An artist’s illustration shows a lake at the north pole of Saturn’s moon Titan, including raised rims spied by Cassini.
NASA/JPL-Caltech
Planetary scientist Xinting Yu, an assistant professor at the University of Texas at San Antonio, focused on analyzing the connections between Titan’s atmosphere, liquid bodies and solid materials that fall like snow to see if they might be related to the magic islands.
“I wanted to investigate whether the magic islands could actually be organics floating on the surface, like pumice that can float on water here on Earth before finally sinking,” said Yu, lead author of a study published January 4 in the journal Geophysical Research Letters.
Scientists are aiming to understand as much as they can about Titan before sending a dedicated mission to the moon. The Dragonfly mission, led by the Johns Hopkins Applied Physics Laboratory in partnership with NASA, is expected to launch in 2028 and reach Titan in the 2030s.
Analyzing an unusual world
A diverse range of organic molecules exist in Titan’s upper atmosphere, including nitriles, hydrocarbons and benzene. The surface temperature is so cold at minus 290 degrees Fahrenheit (minus 179 degrees Celsius) that the rivers and lakes were carved out by liquid methane — the way rocks and lava helped to form features and channels on Earth.
The organic molecules in Titan’s atmosphere bind together in clumps before freezing and falling onto the moon’s surface. Plains and dark dunes of organic material have been spotted across Titan, and scientists think the features were largely created by Titan’s “snow.”
But what happens when the hydrocarbon snow falls on the eerily smooth surfaces of Titan’s liquid gas lakes and rivers? Yu and her colleagues investigated the different scenarios that might occur.
Yu’s team determined that the solid organic material falling from the upper atmosphere wouldn’t dissolve when it landed on Titan’s liquid bodies because those are already saturated with organic particles.
Infrared images captured by an instrument on the Cassini spacecraft provide the clearest look at Titan from beneath its thick haze.

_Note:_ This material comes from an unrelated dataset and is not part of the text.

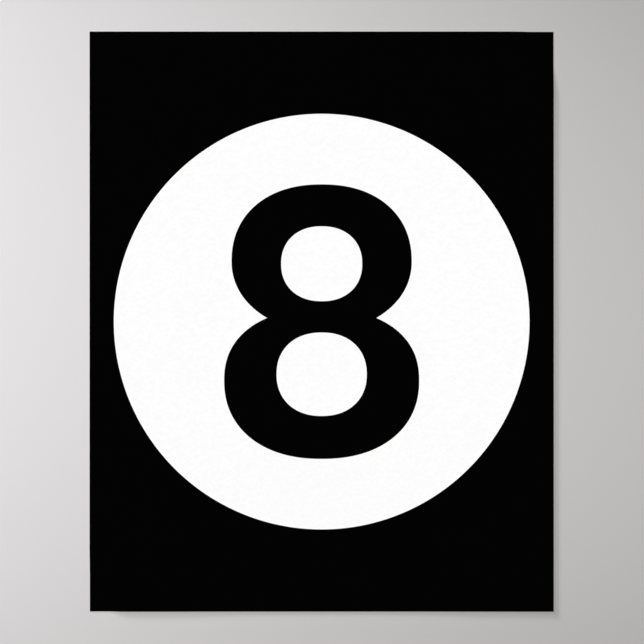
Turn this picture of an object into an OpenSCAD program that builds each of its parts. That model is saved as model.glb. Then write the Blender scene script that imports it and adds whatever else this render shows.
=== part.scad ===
// Wall poster print: a black sheet with a white disc and a plain figure 8, held off the wall
// by square foam mounting pads.
// Frame: +Z is up, the printed front faces -Y, and the wall is the plane Y = 0. The origin is
// the middle of the centre pad's face against the wall, behind the middle of the sheet.
// All lengths are in millimetres.

/* [Sheet] */
// Width of the sheet
sheet_w = 406.4; // [376:0.2:500]
// Height of the sheet
sheet_h = 508; // [420:0.5:640]
// Thickness of the base paper
paper_t = 0.25; // [0.15:0.01:0.5]
// Thickness of the bright white coat that takes the ink
coat_t = 0.03; // [0.02:0.005:0.08]
// Thickness of the printed ink
ink_t = 0.04; // [0.02:0.005:0.08]

/* [Disc] */
// Diameter of the white disc left open in the black ground
disc_d = 364; // [310:1:390]

/* [Figure 8] */
// Height of the figure, from its top to its foot
figure_h = 240.4; // [210:0.2:290]
// Width of the upper lobe
upper_lobe_w = 157.8; // [130:0.1:185]
// Width of the lower lobe
lower_lobe_w = 170.8; // [140:0.1:200]
// Height of the upper lobe's widest line above the middle of the figure
upper_wide_z = 52.4; // [44:0.1:62]
// Depth of the lower lobe's widest line below the middle of the figure
lower_wide_z = 51.3; // [42:0.1:60]
// Height of the waist stroke's centre line above the middle of the figure
waist_z = 4.2; // [-4:0.1:10]
// How far the upper lobe's curve would run on below the waist's centre line
upper_lobe_reach = 12.7; // [6:0.1:20]
// How far the lower lobe's curve would run on above the waist's centre line
lower_lobe_reach = 7.2; // [4:0.1:14]
// Stroke across the top
top_stroke = 36.7; // [26:0.1:46]
// Stroke across the foot
foot_stroke = 37.6; // [26:0.1:46]
// Stroke across the waist, between the two counters
waist_stroke = 27.4; // [18:0.1:38]
// Stroke at each side of the upper lobe
upper_side_stroke = 43.4; // [32:0.1:52]
// Stroke at each side of the lower lobe
lower_side_stroke = 45.9; // [34:0.1:56]
// Squareness of the curves at the top and the foot, where 2 is an ellipse
end_squareness = 2.22; // [2:0.01:2.8]
// Squareness of the upper lobe's curve where it comes in to the waist
upper_waist_squareness = 2.06; // [2:0.01:2.6]
// Squareness of the lower lobe's curve where it comes in to the waist
lower_waist_squareness = 2.26; // [2:0.01:2.6]
// Squareness of the two counters
counter_squareness = 2.19; // [2:0.01:2.8]

/* [Mounting pads] */
// Side of each square pad
pad_w = 25.4; // [18:0.2:40]
// Radius of a pad's die-cut corners
pad_corner_r = 1.5; // [0.5:0.1:4]
// Thickness of a pad's foam core
foam_t = 3; // [1:0.1:6]
// Thickness of each adhesive film
adhesive_t = 0.1; // [0.05:0.01:0.3]
// Distance from the sheet's edges in to the centres of the outer pads
pad_inset = 50; // [22:1:80]

/* [Hidden] */
// Points round each curve of the figure
curve_points = 96;
// Facets asked of the disc's edge and of the pads' corners, which are true circles in the
// exact solid
disc_fn = 240;
corner_fn = 48;
full_turn = 360;

// Distance from the wall to the back of each layer
foam_y = adhesive_t;
sheet_film_y = foam_y + foam_t;
paper_y = sheet_film_y + adhesive_t;
coat_y = paper_y + paper_t;
ink_y = coat_y + coat_t;

// Heights on the figure, measured from its middle
figure_top = figure_h / 2;
figure_foot = -figure_h / 2;
upper_counter_top = figure_top - top_stroke;
upper_counter_foot = waist_z + waist_stroke / 2;
lower_counter_top = waist_z - waist_stroke / 2;
lower_counter_foot = figure_foot + foot_stroke;

// Each pad's name and its column and row: -1, 0 and 1 are left, middle and right, or foot,
// middle and top, as seen from the front
PADS = [
    ["top_left", -1, 1],
    ["top_right", 1, 1],
    ["middle_left", -1, 0],
    ["centre", 0, 0],
    ["middle_right", 1, 0],
    ["bottom_left", -1, -1],
    ["bottom_right", 1, -1]
];
pad_dx = sheet_w / 2 - pad_inset;
pad_dz = sheet_h / 2 - pad_inset;

SHEET_NODES = ["paper_sheet", "white_coat", "ground_ink", "figure_ink"];
PAD_LAYERS = ["wall_adhesive", "foam", "sheet_adhesive"];
PAD_NODES = [for (pad = PADS) for (layer = PAD_LAYERS) str(pad[0], "_", layer)];

// Signed power, which keeps the side of the axis that a point lies on
function signed_pow(v, p) = sign(v) * pow(abs(v), p);

// A closed curve of two superellipse halves that share one widest line. It is w wide there, at
// height wide, and its top and foot lie at the heights given. q_top and q_foot are the halves'
// squareness.
function lobe_points(w, wide, top, foot, q_top, q_foot) = [
    for (i = [0 : curve_points - 1])
        let (
            a = full_turn * i / curve_points,
            upper_half = a < full_turn / 2,
            q = upper_half ? q_top : q_foot,
            rise = upper_half ? top - wide : wide - foot
        )
        [w / 2 * signed_pow(cos(a), 2 / q), wide + rise * signed_pow(sin(a), 2 / q)]
];

// Stands a drawing up in the plane of the wall, with its back at distance y from the wall and
// its thickness t towards the front
module layer(y, t) {
    translate([0, -y, 0])
        rotate([90, 0, 0])
            linear_extrude(t)
                children();
}

module sheet_outline() {
    square([sheet_w, sheet_h], center = true);
}

module counter(w, top, foot) {
    middle = (top + foot) / 2;
    polygon(lobe_points(w, middle, top, foot, counter_squareness, counter_squareness));
}

module figure_outline() {
    difference() {
        union() {
            polygon(lobe_points(upper_lobe_w, upper_wide_z, figure_top,
                waist_z - upper_lobe_reach, end_squareness, upper_waist_squareness));
            polygon(lobe_points(lower_lobe_w, -lower_wide_z, waist_z + lower_lobe_reach,
                figure_foot, lower_waist_squareness, end_squareness));
        }
        counter(upper_lobe_w - 2 * upper_side_stroke, upper_counter_top, upper_counter_foot);
        counter(lower_lobe_w - 2 * lower_side_stroke, lower_counter_top, lower_counter_foot);
    }
}

// Square with rounded corners, as a cutting die leaves it
module pad_outline(pad) {
    straight = pad_w - 2 * pad_corner_r;
    translate([pad[1] * pad_dx, pad[2] * pad_dz]) {
        square([pad_w, straight], center = true);
        square([straight, pad_w], center = true);
        for (x = [-1, 1], z = [-1, 1])
            translate([x, z] * straight / 2)
                circle(pad_corner_r, $fn = corner_fn);
    }
}

// Base paper of the poster, square cut
module paper_sheet() {
    color("ivory")
        layer(paper_y, paper_t)
            sheet_outline();
}

// Bright matte coat over the whole front, which shows as the disc and the two counters
module white_coat() {
    color("white")
        layer(coat_y, coat_t)
            sheet_outline();
}

// Black ink from the sheet's edges in to the disc
module ground_ink() {
    color([0.03, 0.03, 0.03])
        layer(ink_y, ink_t)
            difference() {
                sheet_outline();
                circle(d = disc_d, $fn = disc_fn);
            }
}

// Black ink of the figure 8
module figure_ink() {
    color([0.04, 0.04, 0.04])
        layer(ink_y, ink_t)
            figure_outline();
}

// Adhesive film of a pad against the wall
module wall_adhesive(pad) {
    color("gainsboro")
        layer(0, adhesive_t)
            pad_outline(pad);
}

// Closed-cell foam core of a pad
module foam(pad) {
    color("whitesmoke")
        layer(foam_y, foam_t)
            pad_outline(pad);
}

// Adhesive film of a pad against the back of the paper
module sheet_adhesive(pad) {
    color("lightgray")
        layer(sheet_film_y, adhesive_t)
            pad_outline(pad);
}

paper_sheet();
white_coat();
ground_ink();
figure_ink();
for (pad = PADS) {
    wall_adhesive(pad);
    foam(pad);
    sheet_adhesive(pad);
}
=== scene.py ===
"""Looks of the wall poster: its thin sheet in layers, which leans back at two corners, the foam
pads behind it, and a studio wall with painted light and shade, a plain floor and light."""

import math

import bpy
import numpy as np
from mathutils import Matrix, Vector


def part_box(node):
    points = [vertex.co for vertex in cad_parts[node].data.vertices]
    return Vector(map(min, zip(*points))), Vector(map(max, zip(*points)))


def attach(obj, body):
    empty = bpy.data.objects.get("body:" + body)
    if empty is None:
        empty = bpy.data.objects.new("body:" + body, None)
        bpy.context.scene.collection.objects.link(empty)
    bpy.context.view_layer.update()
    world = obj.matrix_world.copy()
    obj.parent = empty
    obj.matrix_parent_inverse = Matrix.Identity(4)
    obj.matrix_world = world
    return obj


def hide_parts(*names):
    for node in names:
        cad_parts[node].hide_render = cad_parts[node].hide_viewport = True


MM = 0.001

# ---- the fixed frame -------------------------------------------------------------------

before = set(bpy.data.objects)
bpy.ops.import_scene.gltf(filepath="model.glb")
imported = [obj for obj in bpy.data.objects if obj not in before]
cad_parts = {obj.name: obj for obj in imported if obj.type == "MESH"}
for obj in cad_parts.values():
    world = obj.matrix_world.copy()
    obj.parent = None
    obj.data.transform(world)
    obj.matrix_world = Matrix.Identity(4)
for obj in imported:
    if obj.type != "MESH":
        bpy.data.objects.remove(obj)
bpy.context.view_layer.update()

PAPER_LOW, PAPER_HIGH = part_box("paper_sheet")
COAT_LOW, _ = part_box("white_coat")
INK_LOW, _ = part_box("ground_ink")
FIGURE_LOW, FIGURE_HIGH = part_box("figure_ink")

HALF_W = PAPER_HIGH.x
HALF_H = PAPER_HIGH.z
# Distances from the wall to the layers' faces, on the flat sheet
PAPER_BACK = -PAPER_HIGH.y
PAPER_FRONT = -PAPER_LOW.y
COAT_FRONT = -COAT_LOW.y
INK_FRONT = -INK_LOW.y

PAD_NAMES = sorted(node.removesuffix("_foam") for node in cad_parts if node.endswith("_foam"))
PAD_BOXES = {name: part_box(name + "_foam") for name in PAD_NAMES}

# ---- the print's own sizes -------------------------------------------------------------

DISC_R = 182 * MM
# The figure's height and its lower lobe's width are those of its box. The squareness of each
# curve is 2 for an ellipse and more for a squarer one
LOWER_LOBE_W = FIGURE_HIGH.x - FIGURE_LOW.x
UPPER_LOBE_W = 157.8 * MM
UPPER_WIDE_Z = 52.4 * MM
LOWER_WIDE_Z = -51.3 * MM
WAIST_Z = 4.2 * MM
UPPER_LOBE_REACH = 12.7 * MM
LOWER_LOBE_REACH = 7.2 * MM
TOP_STROKE = 36.7 * MM
FOOT_STROKE = 37.6 * MM
WAIST_STROKE = 27.4 * MM
UPPER_SIDE_STROKE = 43.4 * MM
LOWER_SIDE_STROKE = 45.9 * MM
END_SQUARENESS = 2.22
UPPER_WAIST_SQUARENESS = 2.06
LOWER_WAIST_SQUARENESS = 2.26
COUNTER_SQUARENESS = 2.19

# ---- how the sheet hangs ---------------------------------------------------------------

# Each corner that leans back to the wall beyond its pad: its sides in X and Z, how far the bend
# reaches along the edges from the corner, the share of that reach which lies back, and the drop
LEANING_CORNERS = [
    (1, 1, 35 * MM, 53 * MM, 0.5, 2.95 * MM),
    (-1, -1, 31 * MM, 58 * MM, 0.5, 2.95 * MM),
]
# The sag between the pads, how far from a pad it is at its deepest, and the cockle's depth, wave
# lengths and phases
SAG = 0.15 * MM
SAG_REACH = 60 * MM
COCKLE = 0.05 * MM
COCKLE_X = 118 * MM
COCKLE_Z = 143 * MM
COCKLE_PHASE_X = 1
COCKLE_PHASE_Z = 2
# The bottom edge bows back between its pads: how far, about which place across, how far out to
# each side of it, and how far up the sheet
BOW = 1.45 * MM
BOW_X = 25 * MM
BOW_HALF_W = 177 * MM
BOW_RISE = 190 * MM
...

NASA/JPL-Caltech/Stéphane Le Mouélic/Virginia Pasek
“For us to see the magic islands, they can’t just float for a second and then sink,” Yu said. “They have to float for some time, but not for forever, either.”
But liquid ethane and methane have low surface tension, which means that it’s harder for solids to float on top of them.
Yu’s team simulated different models and determined that the frozen solid material wouldn’t float unless it was porous, like honeycomb or Swiss cheese. The small particles also likely wouldn’t float by themselves unless they were large enough.
The team’s analysis resulted in a scenario in which the frozen hydrocarbon solids clump together near the shore, then break off and float across the surface like glaciers on Earth. Liquid methane slowly seeps into the frozen clumps, eventually causing them to disappear from view.
Additionally, a possible thin layer of frozen solids on Titan’s seas and lakes may explain why the moon’s liquid bodies are so smooth, according to the researchers.
Getting up close with Titan
In the coming decade, Dragonfly is expected largely to investigate the organic material plains in Titan’s equatorial region, rather than its liquid bodies.
The rotorcraft lander will sample materials on Titan’s surface, study the potential habitability of its unique environments and determine which chemical processes are taking place on the moon.
Organic chemicals essential to life on Earth are also found on Titan, such as nitrogen, oxygen and other carbon-based molecules. Beneath Titan’s thick crust, made of ice, is an internal ocean of salty water not unlike other intriguing ocean world moons orbiting Saturn such as Enceladus, or Jupiter’s moon Europa — which are considered some of the best places to search for life beyond Earth.
Titan sounds inhospitable, but it’s possible that conditions there may be conducive to life relying on different chemistry and forms in ways beyond our current understanding, according to NASA.